5. Sports Business Daily’s Austin Karp reported that NBC’s 3.4 overnight rating for Sunday’s final day of play at the Ryder Cup was down 17% from a 4.1 overnight from 2012—the last time it was held in America. NBC drew a 1.8 overnight for the final day (7 a.m. – 1 p.m. ET) of the 2014 competition, which was held in Scotland. The final Sunday drew 4.3 million average viewers, up 95% over 2014 and down 22% from 2012.
5a. Last Friday (Day 1 of the Ryder Cup) the Golf Channel had its most-watched day in history, with 673,000 average viewers. The network said its coverage of the afternoon session (1:30–6:56 p.m. ET) drew 1.5 million average viewers.
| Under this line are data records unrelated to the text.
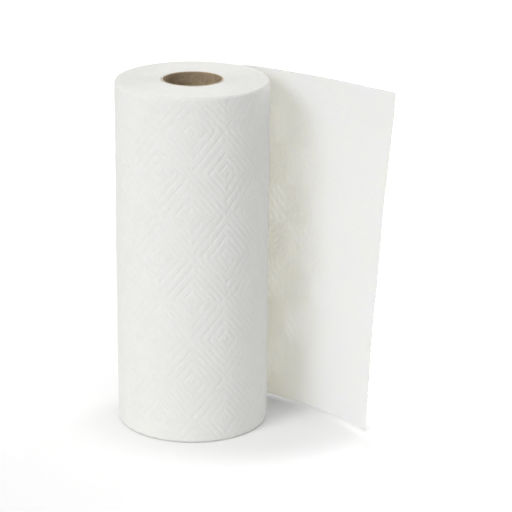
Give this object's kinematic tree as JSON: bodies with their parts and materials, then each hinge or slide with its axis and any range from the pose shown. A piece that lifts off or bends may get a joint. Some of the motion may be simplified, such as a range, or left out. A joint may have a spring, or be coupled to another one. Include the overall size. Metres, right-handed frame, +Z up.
{
  "type": "paper towel roll",
  "caption": "Roll of white embossed paper towel on a brown cardboard tube, standing on one end with a sheet partly unrolled.",
  "frame": {"origin": "on the roll's axis, in the plane of the end that it stands on", "axes": "+Z up along the axis of the cardboard tube; +X towards the side that the loose sheet reaches out to; +Y away from the side that the sheet comes forward on"},
  "size_m": [0.2132, 0.121, 0.2794],
  "materials": {
    "towel_paper": "matt, embossed and absorbent",
    "core_board": "matt, spiral-wound brown board"
  },
  "bodies": {
    "root": {"core_tube": "core_board", "towel_web": "towel_paper"}
  },
  "joints": []
}
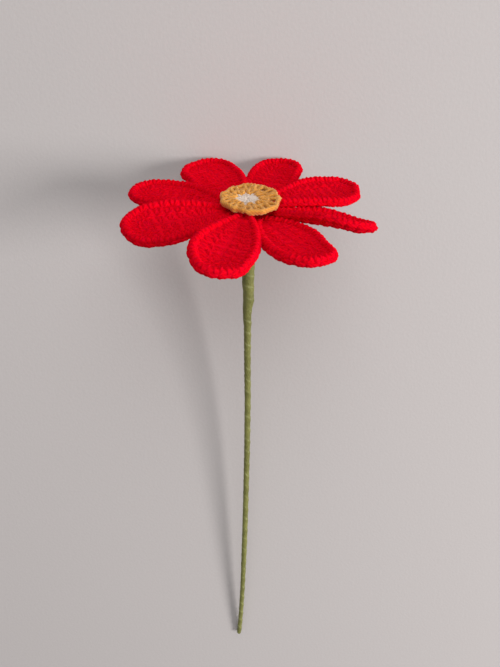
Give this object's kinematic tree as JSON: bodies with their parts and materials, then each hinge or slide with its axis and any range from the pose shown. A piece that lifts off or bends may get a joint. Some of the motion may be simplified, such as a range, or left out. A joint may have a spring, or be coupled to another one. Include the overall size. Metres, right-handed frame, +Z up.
{
  "type": "crocheted gerbera daisy",
  "caption": "Crocheted yarn gerbera daisy with spoon-shaped red petals, an amber and white centre and a tape-wrapped wire stem, lying down.",
  "frame": {"origin": "centre of the bounding box at the ground", "axes": "+Z up, +Y along the stem from its foot to the flower, +X to the right seen from above with the flower at the top"},
  "size_m": [0.1056, 0.3099, 0.0974],
  "materials": {
    "red_yarn": "matte, fuzzy knotted yarn",
    "amber_yarn": "matte twisted yarn",
    "white_yarn": "matte twisted yarn",
    "green_yarn": "matte twisted yarn",
    "red_thread": "matte twisted thread",
    "floral_tape": "waxed crepe paper, slightly glossy",
    "steel_wire": "drawn wire"
  },
  "bodies": {
    "root": {"petal_1": "red_yarn", "petal_2": "red_yarn", "petal_3": "red_yarn", "petal_4": "red_yarn", "petal_5": "red_yarn", "petal_6": "red_yarn", "petal_7": "red_yarn", "petal_8": "red_yarn", "petal_wire_1": "steel_wire", "petal_wire_2": "steel_wire", "petal_wire_3": "steel_wire", "petal_wire_4": "steel_wire", "petal_wire_5": "steel_wire", "petal_wire_6": "steel_wire", "petal_wire_7": "steel_wire", "petal_wire_8": "steel_wire", "amber_ring": "amber_yarn", "white_centre": "white_yarn", "calyx": "green_yarn", "binding_thread": "red_thread", "stem_wire": "steel_wire", "stem_tape": "floral_tape"}
  },
  "joints": []
}
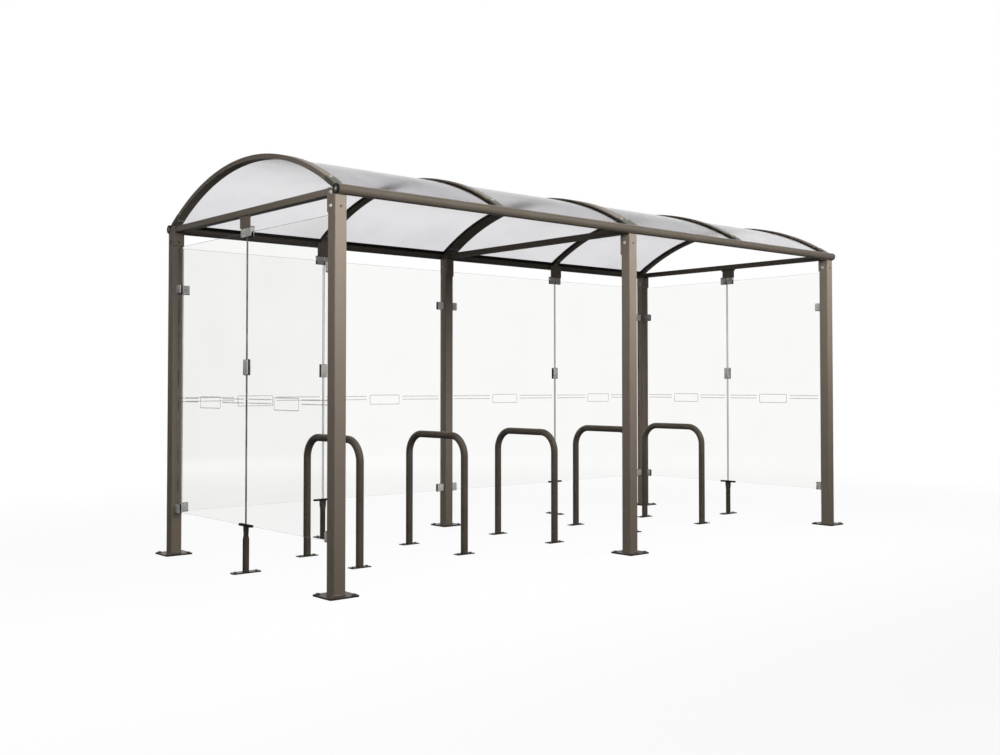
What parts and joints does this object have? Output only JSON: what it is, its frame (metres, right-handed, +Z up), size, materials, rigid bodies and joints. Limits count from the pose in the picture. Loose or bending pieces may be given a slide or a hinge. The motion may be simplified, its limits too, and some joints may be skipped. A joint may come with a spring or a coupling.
{
  "type": "bike shelter",
  "caption": "Open-fronted bike shelter with a steel post frame, arched translucent roof, glass end and rear walls, and bent tube hoops for locking bicycles.",
  "frame": {"origin": "on the ground in the middle of the shelter", "axes": "+X along the length to the right as seen from the open front, +Y to the glazed rear wall, +Z up"},
  "size_m": [5.26, 2.34, 2.7002],
  "materials": {
    "frame_coat": "satin grey-brown powder coat",
    "clear_sheet": "translucent plastic sheet",
    "safety_glass": "clear toughened glass",
    "clamp_steel": "brushed",
    "black_rubber": "matt black",
    "black_plastic": "matt black"
  },
  "bodies": {
    "root": {"post_front_left": "frame_coat", "post_front_middle": "frame_coat", "post_front_right": "frame_coat", "post_rear_left": "frame_coat", "post_rear_middle": "frame_coat", "post_rear_right": "frame_coat", "eave_tube_front": "frame_coat", "eave_tube_rear": "frame_coat", "eave_end_caps": "black_plastic", "tie_left": "frame_coat", "tie_middle": "frame_coat", "tie_right": "frame_coat", "roof_bar_left_end": "frame_coat", "roof_bar_left_bay": "frame_coat", "roof_bar_middle": "frame_coat", "roof_bar_right_bay": "frame_coat", "roof_bar_right_end": "frame_coat", "roof_sheet_1": "clear_sheet", "roof_sheet_2": "clear_sheet", "roof_sheet_3": "clear_sheet", "roof_sheet_4": "clear_sheet", "roof_edge_trims": "frame_coat", "glass_left_front": "safety_glass", "glass_left_rear": "safety_glass", "glass_right_front": "safety_glass", "glass_right_rear": "safety_glass", "glass_rear_1": "safety_glass", "glass_rear_2": "safety_glass", "glass_rear_3": "safety_glass", "glass_rear_4": "safety_glass", "glass_clamps_left": "clamp_steel", "glass_clamps_right": "clamp_steel", "glass_clamps_rear": "clamp_steel", "glass_hangers": "frame_coat", "glass_foot_left": "frame_coat", "glass_foot_right": "frame_coat", "glass_foot_rear_left": "frame_coat", "glass_foot_rear_right": "frame_coat", "glass_saddles": "black_rubber", "bike_hoop_1": "frame_coat", "bike_hoop_2": "frame_coat", "bike_hoop_3": "frame_coat", "bike_hoop_4": "frame_coat", "bike_hoop_5": "frame_coat"}
  },
  "joints": []
}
Golf Channel will air all-day coverage Tuesday on Arnold Palmer, including a replay of his memorial service tonight.
5b. Per SportsTVRatings: ESPN’s PTI is down 19% in viewership since Labor Day.
5c. The Big Lead reported longtime MLB analyst John Kruk has left ESPN. On Tuesday, Kruk tweeted out, “Just want to clear things up, I was not fired from ESPN. It is what was said, we mutually agreed to part ways.”
5d. Pardon My Take, a humor podcast out of the Barstool Sports stable co-hosted by Dan (Big Cat) Katz and the gritty NFL pundit known as PFT Commenter, vaulted to the top of the Sports & Recreation chart on iTunes this week, beating ESPN, Fox Sports, The Ringer and many other sports media outlets with much bigger distribution engines. That’s an impressive brand-building story.
5e. ESPN announced its next set of 30 for 30 films.
5f. Sports TV Ratings also provides a handy chart of how many households have cable sports networks measured by Nielsen.
5g. Thoughtful post by the national college football writer Travis Haney, on parting ways with ESPN.